## What you are asked to do
Exactly the lines from the one that contains "return blank.cut(rolled_edges() +" to the one that contains "if empty is", both lines included, should be copied, and no others.

## Data shown
--------------------------------------------------

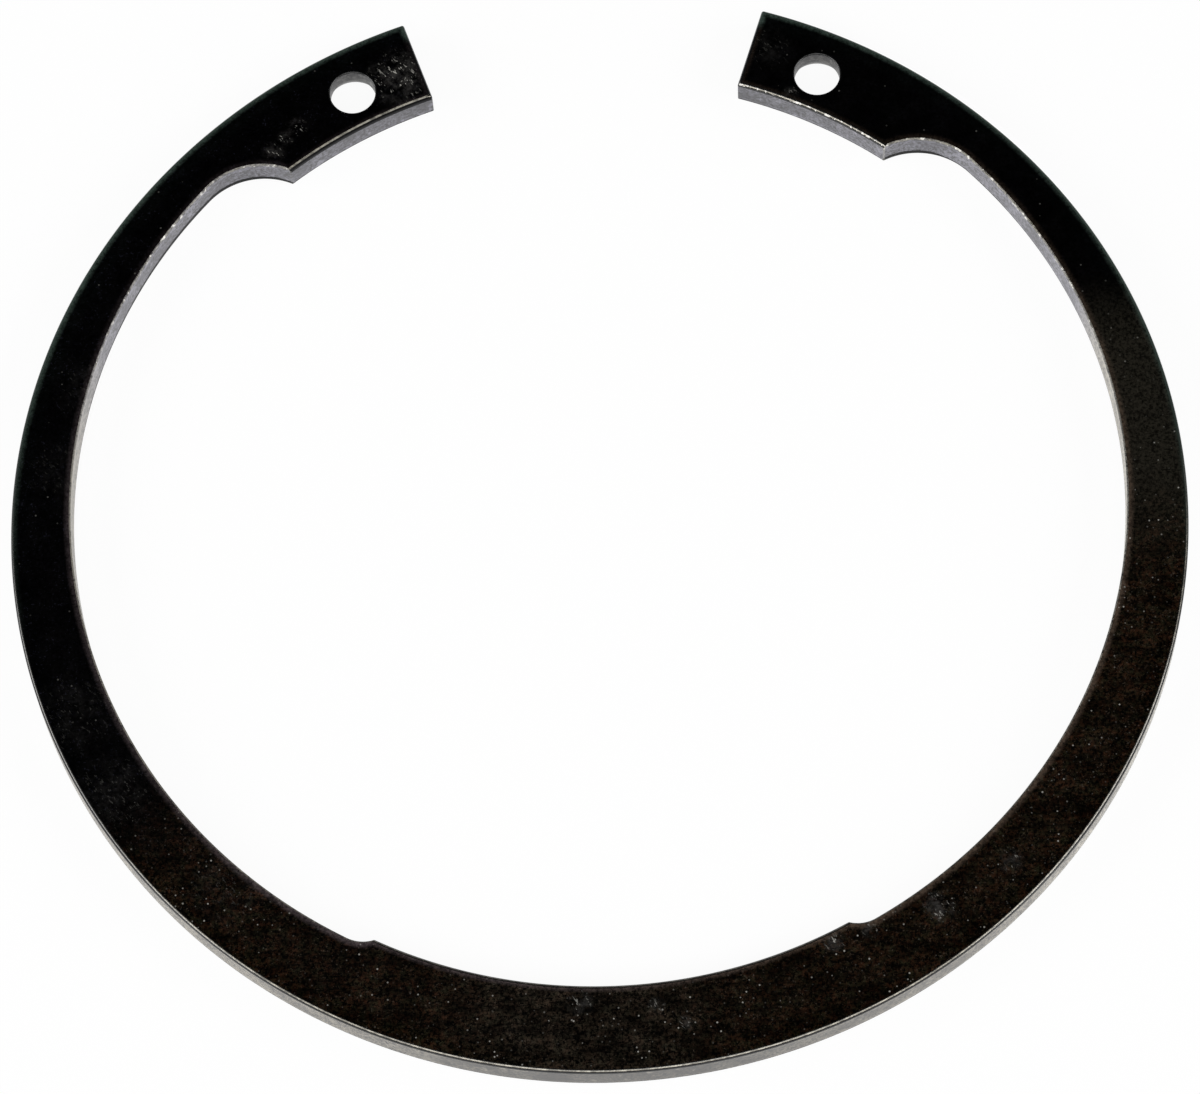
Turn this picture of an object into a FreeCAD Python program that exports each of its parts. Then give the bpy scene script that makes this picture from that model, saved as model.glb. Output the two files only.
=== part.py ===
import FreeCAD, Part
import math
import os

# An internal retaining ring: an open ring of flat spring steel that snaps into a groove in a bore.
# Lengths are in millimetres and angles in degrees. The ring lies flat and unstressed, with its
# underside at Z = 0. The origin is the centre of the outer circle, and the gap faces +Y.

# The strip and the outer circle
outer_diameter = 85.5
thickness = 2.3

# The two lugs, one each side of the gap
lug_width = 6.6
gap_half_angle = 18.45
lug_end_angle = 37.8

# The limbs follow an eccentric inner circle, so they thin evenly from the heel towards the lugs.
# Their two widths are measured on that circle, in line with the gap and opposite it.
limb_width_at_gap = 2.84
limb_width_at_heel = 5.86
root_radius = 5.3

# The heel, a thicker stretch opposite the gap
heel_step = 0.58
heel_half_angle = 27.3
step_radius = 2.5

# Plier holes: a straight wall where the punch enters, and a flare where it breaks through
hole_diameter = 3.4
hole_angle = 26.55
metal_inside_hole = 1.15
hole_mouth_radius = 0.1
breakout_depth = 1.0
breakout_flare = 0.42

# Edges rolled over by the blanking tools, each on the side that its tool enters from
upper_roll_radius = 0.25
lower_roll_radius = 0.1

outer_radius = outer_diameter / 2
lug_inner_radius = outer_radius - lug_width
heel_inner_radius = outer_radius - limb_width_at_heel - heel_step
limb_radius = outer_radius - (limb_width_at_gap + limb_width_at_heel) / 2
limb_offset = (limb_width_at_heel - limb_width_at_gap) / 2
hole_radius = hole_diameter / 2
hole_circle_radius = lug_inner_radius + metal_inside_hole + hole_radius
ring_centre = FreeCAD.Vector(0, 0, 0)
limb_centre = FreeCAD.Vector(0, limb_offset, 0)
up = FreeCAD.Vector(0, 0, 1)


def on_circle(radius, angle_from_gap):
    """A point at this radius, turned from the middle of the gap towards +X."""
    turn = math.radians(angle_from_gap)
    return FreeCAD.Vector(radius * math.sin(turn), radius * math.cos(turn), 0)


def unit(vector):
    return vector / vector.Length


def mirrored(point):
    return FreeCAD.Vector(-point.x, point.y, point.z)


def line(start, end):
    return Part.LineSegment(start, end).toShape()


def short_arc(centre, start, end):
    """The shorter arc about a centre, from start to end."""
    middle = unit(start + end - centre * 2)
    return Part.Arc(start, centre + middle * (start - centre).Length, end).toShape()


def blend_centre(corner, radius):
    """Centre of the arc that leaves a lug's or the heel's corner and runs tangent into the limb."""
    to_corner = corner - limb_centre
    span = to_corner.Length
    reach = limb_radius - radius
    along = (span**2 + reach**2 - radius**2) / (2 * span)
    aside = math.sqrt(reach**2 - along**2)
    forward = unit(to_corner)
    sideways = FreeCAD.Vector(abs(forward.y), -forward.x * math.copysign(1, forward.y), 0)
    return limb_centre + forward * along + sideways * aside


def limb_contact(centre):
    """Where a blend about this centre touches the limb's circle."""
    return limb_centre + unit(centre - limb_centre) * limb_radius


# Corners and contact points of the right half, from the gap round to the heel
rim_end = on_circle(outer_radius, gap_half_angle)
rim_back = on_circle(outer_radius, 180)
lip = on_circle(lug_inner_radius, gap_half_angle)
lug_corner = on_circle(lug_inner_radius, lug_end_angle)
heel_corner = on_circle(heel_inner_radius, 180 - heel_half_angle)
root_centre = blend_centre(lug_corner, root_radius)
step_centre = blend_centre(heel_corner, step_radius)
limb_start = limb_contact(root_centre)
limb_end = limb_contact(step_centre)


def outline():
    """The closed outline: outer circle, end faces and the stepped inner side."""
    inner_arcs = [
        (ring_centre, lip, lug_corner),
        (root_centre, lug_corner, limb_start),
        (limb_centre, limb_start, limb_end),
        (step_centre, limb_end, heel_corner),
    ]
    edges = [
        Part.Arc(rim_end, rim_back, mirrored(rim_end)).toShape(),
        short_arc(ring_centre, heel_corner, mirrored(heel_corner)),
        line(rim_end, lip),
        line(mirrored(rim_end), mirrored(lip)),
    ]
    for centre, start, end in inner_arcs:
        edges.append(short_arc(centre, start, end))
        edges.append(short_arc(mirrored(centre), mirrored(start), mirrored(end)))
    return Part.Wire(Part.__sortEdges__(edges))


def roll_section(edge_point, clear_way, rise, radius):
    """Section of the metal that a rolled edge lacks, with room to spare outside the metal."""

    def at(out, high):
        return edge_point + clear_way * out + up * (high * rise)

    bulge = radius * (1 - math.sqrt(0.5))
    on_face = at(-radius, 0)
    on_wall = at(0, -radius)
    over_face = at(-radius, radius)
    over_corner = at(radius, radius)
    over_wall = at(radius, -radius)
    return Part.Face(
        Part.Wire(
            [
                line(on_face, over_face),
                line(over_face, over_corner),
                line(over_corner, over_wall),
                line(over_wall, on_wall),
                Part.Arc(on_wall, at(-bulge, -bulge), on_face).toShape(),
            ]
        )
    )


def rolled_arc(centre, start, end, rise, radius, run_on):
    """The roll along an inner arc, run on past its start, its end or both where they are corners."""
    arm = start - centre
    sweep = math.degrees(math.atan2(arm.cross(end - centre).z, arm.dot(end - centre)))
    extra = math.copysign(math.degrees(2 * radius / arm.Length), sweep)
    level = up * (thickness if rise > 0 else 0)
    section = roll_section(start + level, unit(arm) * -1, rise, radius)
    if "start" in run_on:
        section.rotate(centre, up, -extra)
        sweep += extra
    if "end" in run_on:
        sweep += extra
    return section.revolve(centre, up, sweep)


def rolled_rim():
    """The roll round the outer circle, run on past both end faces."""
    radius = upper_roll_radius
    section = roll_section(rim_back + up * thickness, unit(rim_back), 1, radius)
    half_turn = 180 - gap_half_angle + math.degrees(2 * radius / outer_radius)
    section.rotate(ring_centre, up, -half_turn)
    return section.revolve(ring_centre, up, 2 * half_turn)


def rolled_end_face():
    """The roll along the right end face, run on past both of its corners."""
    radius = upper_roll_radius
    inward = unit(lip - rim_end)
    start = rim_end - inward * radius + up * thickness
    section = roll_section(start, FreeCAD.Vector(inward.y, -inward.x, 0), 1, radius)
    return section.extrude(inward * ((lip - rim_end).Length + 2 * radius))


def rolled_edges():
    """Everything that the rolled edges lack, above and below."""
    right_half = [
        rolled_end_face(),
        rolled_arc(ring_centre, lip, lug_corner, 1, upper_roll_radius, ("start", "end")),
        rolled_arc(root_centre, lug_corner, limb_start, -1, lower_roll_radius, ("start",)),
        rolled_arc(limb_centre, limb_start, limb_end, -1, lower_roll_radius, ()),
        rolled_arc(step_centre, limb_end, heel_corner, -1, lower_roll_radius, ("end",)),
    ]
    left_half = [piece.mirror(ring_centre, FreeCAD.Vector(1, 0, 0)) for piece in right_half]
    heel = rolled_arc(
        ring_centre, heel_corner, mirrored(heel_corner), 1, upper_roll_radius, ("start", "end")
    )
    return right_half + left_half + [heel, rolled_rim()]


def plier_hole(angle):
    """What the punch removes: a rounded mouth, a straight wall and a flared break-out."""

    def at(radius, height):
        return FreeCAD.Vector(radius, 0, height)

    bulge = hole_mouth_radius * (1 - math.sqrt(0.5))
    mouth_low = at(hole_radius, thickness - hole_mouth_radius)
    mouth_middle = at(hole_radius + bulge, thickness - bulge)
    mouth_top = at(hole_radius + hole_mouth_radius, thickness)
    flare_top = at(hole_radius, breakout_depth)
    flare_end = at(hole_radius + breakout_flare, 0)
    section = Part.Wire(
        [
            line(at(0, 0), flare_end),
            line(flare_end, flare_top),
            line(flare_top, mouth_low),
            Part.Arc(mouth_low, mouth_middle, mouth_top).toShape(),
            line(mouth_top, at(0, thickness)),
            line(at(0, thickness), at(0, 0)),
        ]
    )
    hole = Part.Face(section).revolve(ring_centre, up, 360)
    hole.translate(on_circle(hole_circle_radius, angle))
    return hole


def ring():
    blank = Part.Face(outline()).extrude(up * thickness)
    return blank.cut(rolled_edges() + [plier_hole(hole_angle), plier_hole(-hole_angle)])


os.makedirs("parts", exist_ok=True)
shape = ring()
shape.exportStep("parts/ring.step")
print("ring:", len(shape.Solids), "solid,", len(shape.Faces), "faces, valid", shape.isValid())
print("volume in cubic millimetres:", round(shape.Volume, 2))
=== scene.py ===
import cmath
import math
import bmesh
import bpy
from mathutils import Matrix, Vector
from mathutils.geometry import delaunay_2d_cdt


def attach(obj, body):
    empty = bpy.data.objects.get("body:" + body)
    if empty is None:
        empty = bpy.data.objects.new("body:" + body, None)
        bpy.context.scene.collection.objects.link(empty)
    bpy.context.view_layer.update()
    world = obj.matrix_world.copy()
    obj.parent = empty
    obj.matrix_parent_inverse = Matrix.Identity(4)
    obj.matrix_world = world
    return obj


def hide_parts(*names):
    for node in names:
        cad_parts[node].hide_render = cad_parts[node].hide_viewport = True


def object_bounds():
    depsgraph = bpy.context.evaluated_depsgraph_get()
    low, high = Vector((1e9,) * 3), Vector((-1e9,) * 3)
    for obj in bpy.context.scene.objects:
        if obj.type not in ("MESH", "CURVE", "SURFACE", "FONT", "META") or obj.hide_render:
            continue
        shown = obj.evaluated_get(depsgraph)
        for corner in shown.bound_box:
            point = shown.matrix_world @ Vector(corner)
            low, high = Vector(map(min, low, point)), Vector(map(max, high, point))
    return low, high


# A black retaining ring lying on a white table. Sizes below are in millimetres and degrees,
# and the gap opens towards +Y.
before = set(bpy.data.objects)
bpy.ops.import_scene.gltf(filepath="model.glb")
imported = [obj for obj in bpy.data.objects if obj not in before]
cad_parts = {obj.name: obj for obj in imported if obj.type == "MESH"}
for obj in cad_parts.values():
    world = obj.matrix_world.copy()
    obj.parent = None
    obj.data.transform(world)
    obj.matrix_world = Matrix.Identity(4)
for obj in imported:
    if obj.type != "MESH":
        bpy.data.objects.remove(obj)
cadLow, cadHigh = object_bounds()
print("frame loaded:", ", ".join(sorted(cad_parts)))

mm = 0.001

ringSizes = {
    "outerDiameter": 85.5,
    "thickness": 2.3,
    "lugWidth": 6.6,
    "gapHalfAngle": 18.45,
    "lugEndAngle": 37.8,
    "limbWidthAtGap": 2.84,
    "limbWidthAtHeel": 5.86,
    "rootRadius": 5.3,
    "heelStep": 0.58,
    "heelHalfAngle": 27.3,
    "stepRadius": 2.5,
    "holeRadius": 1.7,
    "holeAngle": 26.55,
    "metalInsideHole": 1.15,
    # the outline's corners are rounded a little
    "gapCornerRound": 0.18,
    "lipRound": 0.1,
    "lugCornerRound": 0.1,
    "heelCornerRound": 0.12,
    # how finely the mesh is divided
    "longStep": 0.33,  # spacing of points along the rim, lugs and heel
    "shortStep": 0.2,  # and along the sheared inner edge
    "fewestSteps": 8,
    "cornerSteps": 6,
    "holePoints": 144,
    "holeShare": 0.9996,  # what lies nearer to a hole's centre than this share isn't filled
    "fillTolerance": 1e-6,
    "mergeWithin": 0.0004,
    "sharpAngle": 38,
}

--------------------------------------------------

## Written reply
    return blank.cut(rolled_edges() + [plier_hole(hole_angle), plier_hole(-hole_angle)])


os.makedirs("parts", exist_ok=True)
shape = ring()
shape.exportStep("parts/ring.step")
print("ring:", len(shape.Solids), "solid,", len(shape.Faces), "faces, valid", shape.isValid())
print("volume in cubic millimetres:", round(shape.Volume, 2))
=== scene.py ===
import cmath
import math
import bmesh
import bpy
from mathutils import Matrix, Vector
from mathutils.geometry import delaunay_2d_cdt


def attach(obj, body):
    empty = bpy.data.objects.get("body:" + body)
    if empty is None:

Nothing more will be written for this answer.